I’ll admit that these are, by and large, exceptions that prove the rule. There are countless instances where a single director has overseen every chapter in a trilogy. But almost all of those examples are stories the director had at least a significant hand in developing, usually about something personal or otherwise important or relevant to them. Only Alan Parker was going to tell The Barrytown Trilogy. Only Richard LInklater was going to make the Before Trilogy or Francis Ford Coppola the Godfather Trilogy.
Instead, the below examples represent cases where a well-known filmmaking talent has been brought in to provide a creative spark to help revitalize or launch a franchise, only to find they were indeed a director-for-hire all along, disposable because their name isn’t as important as the brands’ once things are back on track.
J.J. Abrams was brought on by Paramount to revitalize a Star Trek franchise that, despite a few TV shows here and there, had lain fallow on the big screen since 2002’s Nemesis, marking the last outing of “The Next Generation” characters. Abrams embraced the opportunity to bring his “Mystery Box” approach to the series, offering an interesting twist in the 2009 relaunch and a far less interesting one in 2013’s Into Darkness. His involvement in a third film was cut off when he was offered the chance to relaunch another franchise, Star Wars.
2000’s original X-Men kicked off a new wave of super hero movies, saving the genre from the regrettable camp the Batman series had fallen into and offering a more mainstream approach than that taken in the Blade movies. As good as that first one was, 2002’s X-Men United was even better, offering more nuanced takes on the characters and setting up a third movie that promised some form of “Dark Phoenix” adaptation. Sadly that promise went unfulfilled when Singer was lured the chance to make Superman Returns, allowing Brett Ratner to nearly dismantle the franchise with a terrible third installment.
Among the reasons the first Iron Man movie was not universally expected to be a success (don’t let anyone who didn’t follow the press narrative of that time tell you different) was that Jon Favreau was not exactly a mortal lock as a director. He had a couple decent outings under his belt, but nothing on this scale. His light tough and ability to simply control and aim the explosion that is Robert Downey Jr. made it work enough that he returned to helm the sequel.

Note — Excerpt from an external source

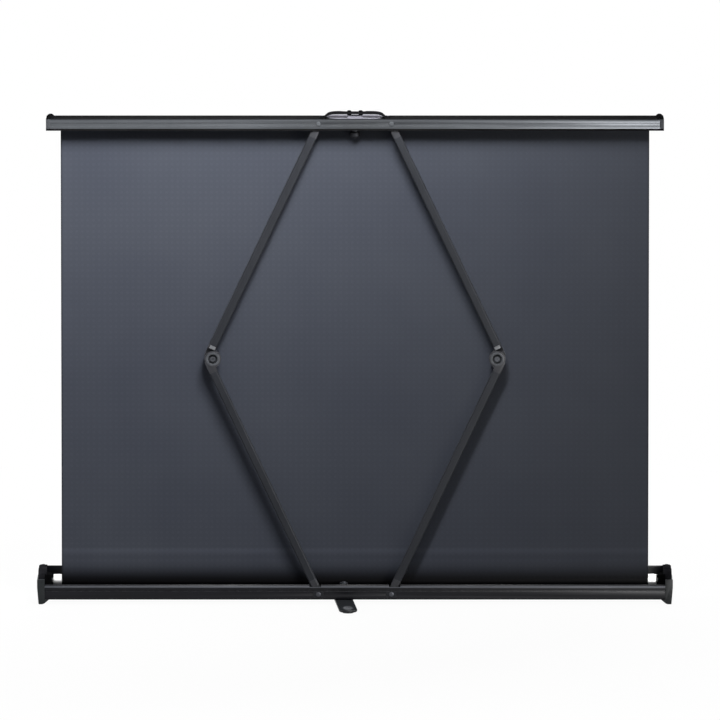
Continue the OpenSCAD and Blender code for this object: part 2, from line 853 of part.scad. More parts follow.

When it came time for the third movie, though, he was too involved in other projects and so turned duties over to Shane Black, who essentially made a Shane Black movie featuring Iron Man, which isn’t a bad thing.
Many of us totally got why Joss Whedon was a good pick for the first team up of the Avengers. While some dismissed him as “the guy from ‘Buffy’,” those of us who had watched both “Firefly” and Serenity and who read his “Astonishing X-Men” run knew how well he could balance characters and create believable team dynamics. According to Whedon his experience on 2015’s Age of Ultron kind of broke him, though, and so he stepped aside and allowed the Russo Brothers, who had just directed Captain America: The Winter Soldier to much acclaim, to take the reigns.

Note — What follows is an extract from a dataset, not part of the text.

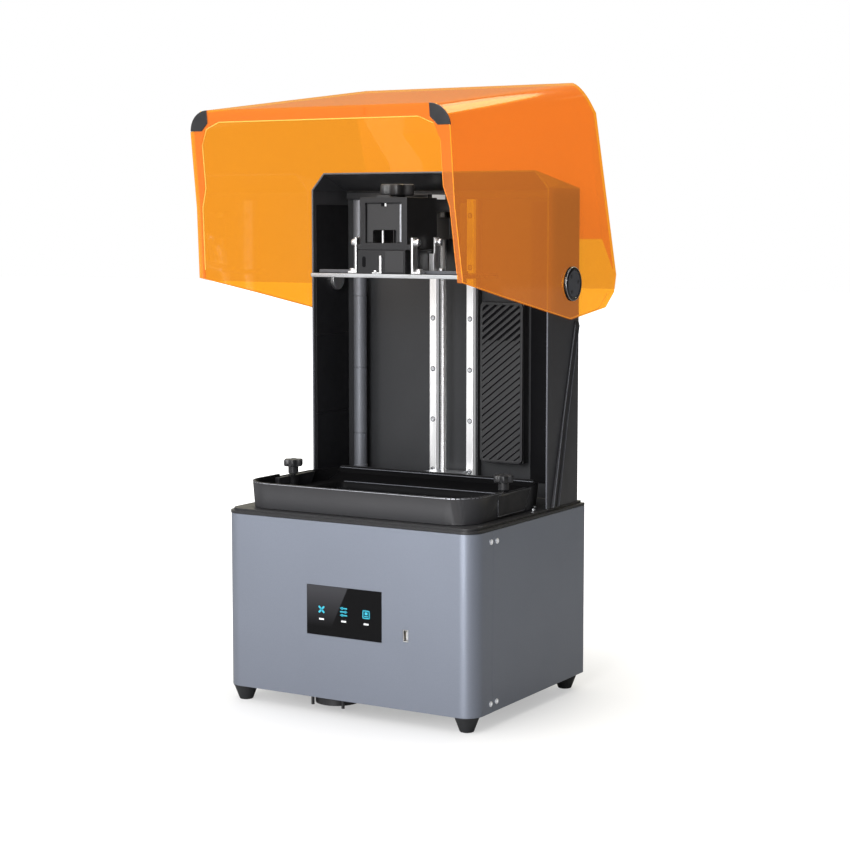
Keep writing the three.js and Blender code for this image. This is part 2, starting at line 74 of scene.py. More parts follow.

It seems director Steven Spielberg just kind of exhausted his interest in directing stories of dinosaurs running amok after the first two Jurassic Park movies, diverting his attention instead to original projects. While he remained on as a producer, he turned directorial responsibilities over to Joe Johnston, a protege from the days of Indiana Jones. He turned in a third movie that has some silly moments (the talking velociraptor) but also features the same pop and sizzle he’d brought previously to The Rocketeer and would again display in Captain America: The First Avenger.
James Cameron couldn’t make another Terminator movie, at first because he was too invested in developing 1997’s Titanic and then 2008’s Avatar. Since then he’s been very busy not making further Avatar sequels while also finding time to criticize other people’s movies while a string of other directors tried to tackle this material. Cameron is returning to the series with a reboot/sequel now in production, but only as a producer.

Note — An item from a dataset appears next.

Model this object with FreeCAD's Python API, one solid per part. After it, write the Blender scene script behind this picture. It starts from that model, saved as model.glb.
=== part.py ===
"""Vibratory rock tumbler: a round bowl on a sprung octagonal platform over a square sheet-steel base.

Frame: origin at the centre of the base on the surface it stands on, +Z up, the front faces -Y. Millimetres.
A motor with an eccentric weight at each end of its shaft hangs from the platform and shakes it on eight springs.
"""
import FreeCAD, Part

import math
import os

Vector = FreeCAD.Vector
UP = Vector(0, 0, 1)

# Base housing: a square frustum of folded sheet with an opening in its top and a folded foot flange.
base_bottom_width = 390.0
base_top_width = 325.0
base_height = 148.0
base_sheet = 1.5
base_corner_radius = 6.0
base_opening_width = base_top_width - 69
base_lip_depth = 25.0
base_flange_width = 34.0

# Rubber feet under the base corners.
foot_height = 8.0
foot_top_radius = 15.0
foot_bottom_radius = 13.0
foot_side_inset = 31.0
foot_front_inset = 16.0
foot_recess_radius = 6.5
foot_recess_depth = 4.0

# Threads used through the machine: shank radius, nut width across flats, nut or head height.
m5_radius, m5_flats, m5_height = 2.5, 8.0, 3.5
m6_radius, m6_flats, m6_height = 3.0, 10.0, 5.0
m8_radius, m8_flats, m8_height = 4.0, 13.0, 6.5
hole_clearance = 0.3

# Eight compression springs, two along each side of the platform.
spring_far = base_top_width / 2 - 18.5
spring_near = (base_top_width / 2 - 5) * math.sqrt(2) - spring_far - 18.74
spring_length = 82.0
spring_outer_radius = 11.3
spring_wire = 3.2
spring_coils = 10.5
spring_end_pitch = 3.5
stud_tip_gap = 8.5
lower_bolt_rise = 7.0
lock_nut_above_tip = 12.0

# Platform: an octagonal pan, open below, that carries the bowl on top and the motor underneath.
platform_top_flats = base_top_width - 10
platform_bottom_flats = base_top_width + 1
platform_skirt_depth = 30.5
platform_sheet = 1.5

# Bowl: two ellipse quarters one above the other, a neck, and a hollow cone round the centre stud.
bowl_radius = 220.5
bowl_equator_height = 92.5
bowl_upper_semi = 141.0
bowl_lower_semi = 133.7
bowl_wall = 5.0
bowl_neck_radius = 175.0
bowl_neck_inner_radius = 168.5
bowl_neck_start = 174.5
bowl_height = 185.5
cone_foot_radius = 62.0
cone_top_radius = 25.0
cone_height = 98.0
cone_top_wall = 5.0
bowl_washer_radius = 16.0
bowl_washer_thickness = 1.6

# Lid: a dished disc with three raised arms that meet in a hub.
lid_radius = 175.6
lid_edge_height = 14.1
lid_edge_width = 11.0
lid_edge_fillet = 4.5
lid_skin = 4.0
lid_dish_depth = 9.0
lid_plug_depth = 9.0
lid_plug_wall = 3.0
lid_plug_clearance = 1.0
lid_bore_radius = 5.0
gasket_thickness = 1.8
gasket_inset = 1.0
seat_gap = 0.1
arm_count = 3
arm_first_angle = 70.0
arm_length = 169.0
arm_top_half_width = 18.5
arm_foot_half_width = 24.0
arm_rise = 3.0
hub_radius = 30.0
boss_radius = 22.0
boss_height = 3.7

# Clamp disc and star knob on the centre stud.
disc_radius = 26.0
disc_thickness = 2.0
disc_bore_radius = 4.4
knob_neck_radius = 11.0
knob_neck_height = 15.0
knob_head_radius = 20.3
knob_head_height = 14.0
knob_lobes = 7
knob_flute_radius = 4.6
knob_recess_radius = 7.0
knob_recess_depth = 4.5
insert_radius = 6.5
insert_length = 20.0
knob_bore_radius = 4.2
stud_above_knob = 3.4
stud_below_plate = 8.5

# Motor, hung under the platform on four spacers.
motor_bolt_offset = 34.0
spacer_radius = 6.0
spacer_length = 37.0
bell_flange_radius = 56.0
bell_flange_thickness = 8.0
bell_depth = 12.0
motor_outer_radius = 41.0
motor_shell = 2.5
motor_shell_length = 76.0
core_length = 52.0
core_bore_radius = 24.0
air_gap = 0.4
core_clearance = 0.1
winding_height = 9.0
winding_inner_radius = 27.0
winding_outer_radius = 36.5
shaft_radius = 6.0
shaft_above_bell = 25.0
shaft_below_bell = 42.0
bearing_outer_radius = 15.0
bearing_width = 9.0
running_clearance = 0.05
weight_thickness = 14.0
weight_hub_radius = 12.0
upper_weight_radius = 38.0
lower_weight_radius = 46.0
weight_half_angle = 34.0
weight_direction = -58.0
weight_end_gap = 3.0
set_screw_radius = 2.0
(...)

It’s hard to describe just how much Warner Bros. openly and actively turned against director Tim Burton when Batman Returns didn’t turn out to be just as massive a hit as 1989’s first Batman movie. Returns looks and feels more like a Tim Burton movie, dealing with many of the same themes as his other films, but that didn’t translate into a plethora of cross-promotional and merchandising opportunities. While he reportedly was developing a third installment he was removed from the project in favor of Joel Schumacher, who took the series in a direction with more potential for colorful toy lines.
Chris Thilk is a freelance writer and content strategist who lives in the Chicago suburbs.